• Data entries:
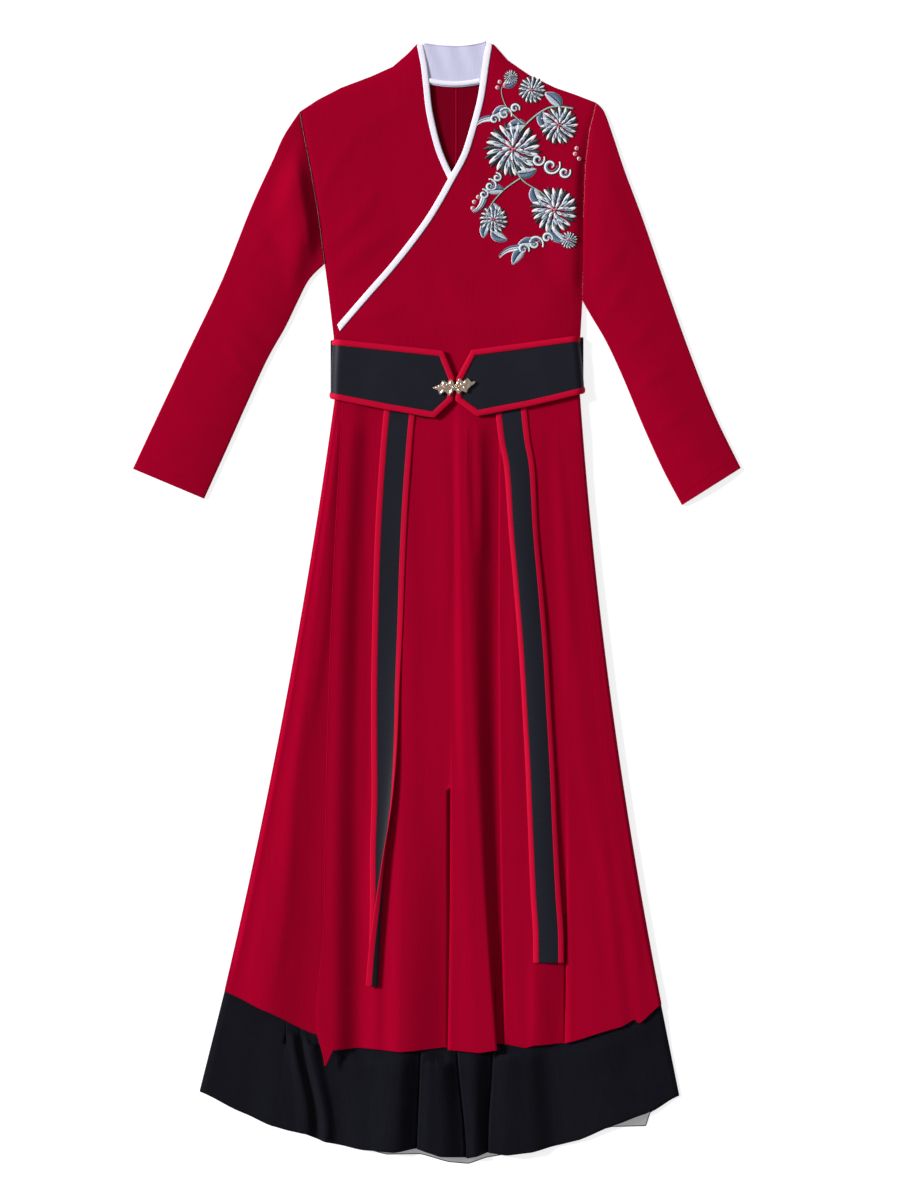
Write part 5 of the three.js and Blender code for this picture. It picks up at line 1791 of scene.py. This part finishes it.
# The floor, the light and the camera
FLOOR_HALF = 4.0
FLOOR_Z = -0.0004
FLOOR_GLOW = 0.75
WORLD_LIGHT = 0.355
SUN_PLACE = (-1.85, 0.65, 1.0)
SUN_STRENGTH = 5.5
SUN_DEGREES = 12


def stage():
    mesh = bpy.data.meshes.new("floor")
    corners = [(-1, -1), (1, -1), (1, 1), (-1, 1)]
    mesh.from_pydata([(x * FLOOR_HALF, y * FLOOR_HALF, FLOOR_Z) for x, y in corners], [], [(0, 1, 2, 3)])
    mesh.uv_layers.new(name="cloth")
    floor = bpy.data.objects.new("floor", mesh)
    bpy.context.scene.collection.objects.link(floor)
    tree = Tree("pale_floor")
    mesh.materials.append(tree.finish(
        Base_Color=(0.4, 0.4, 0.4, 1),
        Roughness=0.9,
        Specular_IOR_Level=0.1,
        Emission_Color=(1, 1, 1, 1),
        Emission_Strength=FLOOR_GLOW,
    ))


def sun(place, strength, degrees):
    """Even light from one side, as soft as its width in degrees."""
    lamp = bpy.data.lights.new("key", "SUN")
    lamp.energy = strength
    lamp.angle = math.radians(degrees)
    obj = bpy.data.objects.new("key", lamp)
    obj.location = place
    obj.rotation_euler = (-Vector(place)).to_track_quat("-Z", "Y").to_euler()
    bpy.context.scene.collection.objects.link(obj)


def studio():
    world = bpy.data.worlds.new("studio")
    world.use_nodes = True
    background = world.node_tree.nodes["Background"]
    background.inputs["Color"].default_value = (1, 1, 1, 1)
    background.inputs["Strength"].default_value = WORLD_LIGHT
    bpy.context.scene.world = world
    sun(SUN_PLACE, SUN_STRENGTH, SUN_DEGREES)
    bpy.context.scene.view_settings.view_transform = "Standard"


VIEW_HEIGHT = 1.5
VIEW_CENTRE = (0.0165, 0.0046)
CAMERA_DISTANCE = 4.2
SENSOR = 36.0


def camera():
    data = bpy.data.cameras.new("camera")
    data.sensor_fit = "VERTICAL"
    data.sensor_height = SENSOR
    data.lens = SENSOR * CAMERA_DISTANCE / VIEW_HEIGHT
    obj = bpy.data.objects.new("camera", data)
    obj.location = (*VIEW_CENTRE, CAMERA_DISTANCE)
    bpy.context.scene.collection.objects.link(obj)
    bpy.context.scene.camera = obj


stage()
studio()
camera()
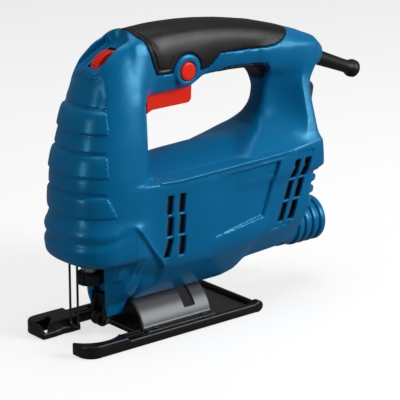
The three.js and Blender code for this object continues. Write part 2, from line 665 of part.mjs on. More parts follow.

• Task to carry out: Please reproduce each record precisely as written.

• Answer to this problem:
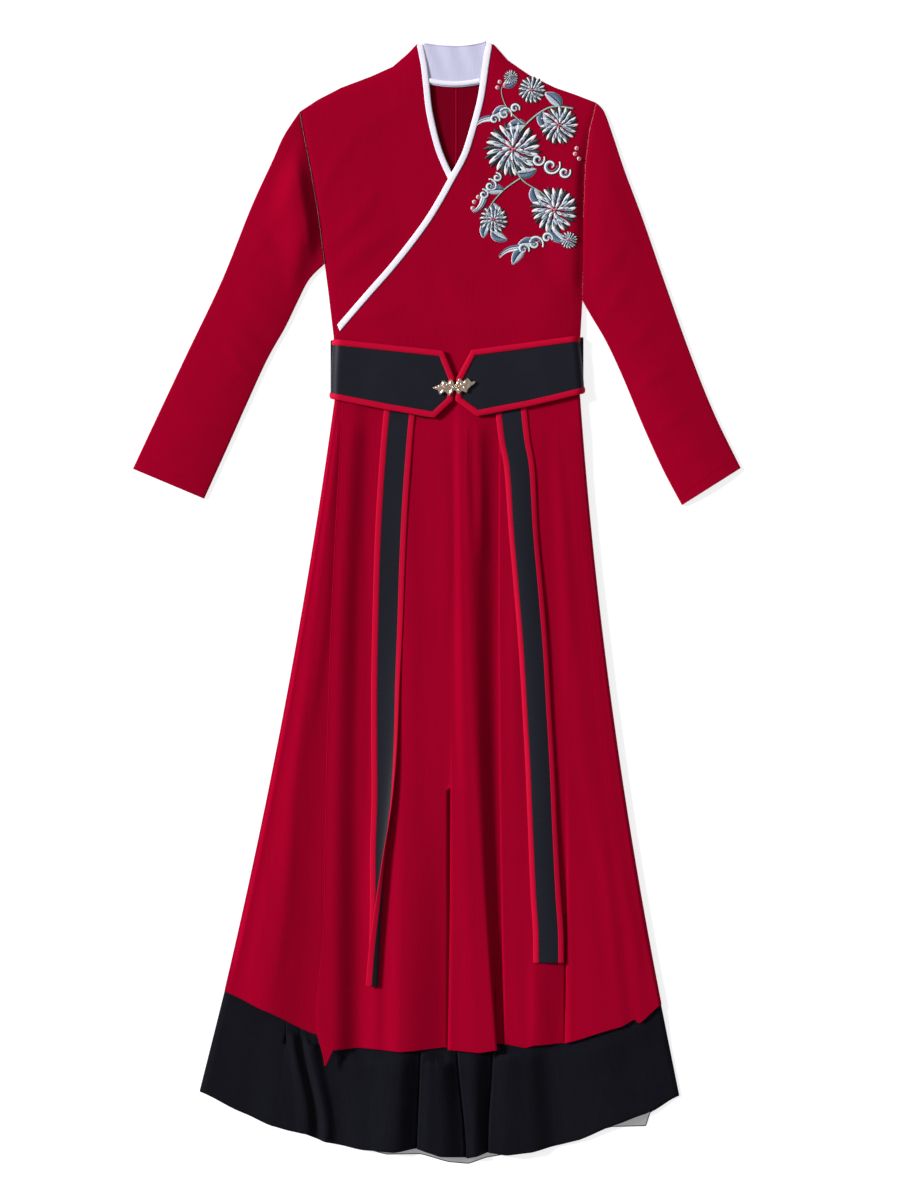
Write part 5 of the three.js and Blender code for this picture. It picks up at line 1791 of scene.py. This part finishes it.
# The floor, the light and the camera
FLOOR_HALF = 4.0
FLOOR_Z = -0.0004
FLOOR_GLOW = 0.75
WORLD_LIGHT = 0.355
SUN_PLACE = (-1.85, 0.65, 1.0)
SUN_STRENGTH = 5.5
SUN_DEGREES = 12


def stage():
    mesh = bpy.data.meshes.new("floor")
    corners = [(-1, -1), (1, -1), (1, 1), (-1, 1)]
    mesh.from_pydata([(x * FLOOR_HALF, y * FLOOR_HALF, FLOOR_Z) for x, y in corners], [], [(0, 1, 2, 3)])
    mesh.uv_layers.new(name="cloth")
    floor = bpy.data.objects.new("floor", mesh)
    bpy.context.scene.collection.objects.link(floor)
    tree = Tree("pale_floor")
    mesh.materials.append(tree.finish(
        Base_Color=(0.4, 0.4, 0.4, 1),
        Roughness=0.9,
        Specular_IOR_Level=0.1,
        Emission_Color=(1, 1, 1, 1),
        Emission_Strength=FLOOR_GLOW,
    ))


def sun(place, strength, degrees):
    """Even light from one side, as soft as its width in degrees."""
    lamp = bpy.data.lights.new("key", "SUN")
    lamp.energy = strength
    lamp.angle = math.radians(degrees)
    obj = bpy.data.objects.new("key", lamp)
    obj.location = place
    obj.rotation_euler = (-Vector(place)).to_track_quat("-Z", "Y").to_euler()
    bpy.context.scene.collection.objects.link(obj)


def studio():
    world = bpy.data.worlds.new("studio")
    world.use_nodes = True
    background = world.node_tree.nodes["Background"]
    background.inputs["Color"].default_value = (1, 1, 1, 1)
    background.inputs["Strength"].default_value = WORLD_LIGHT
    bpy.context.scene.world = world
    sun(SUN_PLACE, SUN_STRENGTH, SUN_DEGREES)
    bpy.context.scene.view_settings.view_transform = "Standard"


VIEW_HEIGHT = 1.5
VIEW_CENTRE = (0.0165, 0.0046)
CAMERA_DISTANCE = 4.2
SENSOR = 36.0


def camera():
    data = bpy.data.cameras.new("camera")
    data.sensor_fit = "VERTICAL"
    data.sensor_height = SENSOR
    data.lens = SENSOR * CAMERA_DISTANCE / VIEW_HEIGHT
    obj = bpy.data.objects.new("camera", data)
    obj.location = (*VIEW_CENTRE, CAMERA_DISTANCE)
    bpy.context.scene.collection.objects.link(obj)
    bpy.context.scene.camera = obj


stage()
studio()
camera()
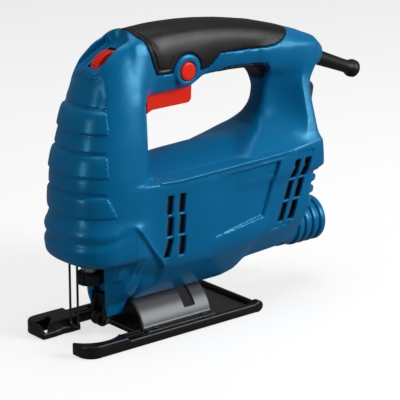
The three.js and Blender code for this object continues. Write part 2, from line 665 of part.mjs on. More parts follow.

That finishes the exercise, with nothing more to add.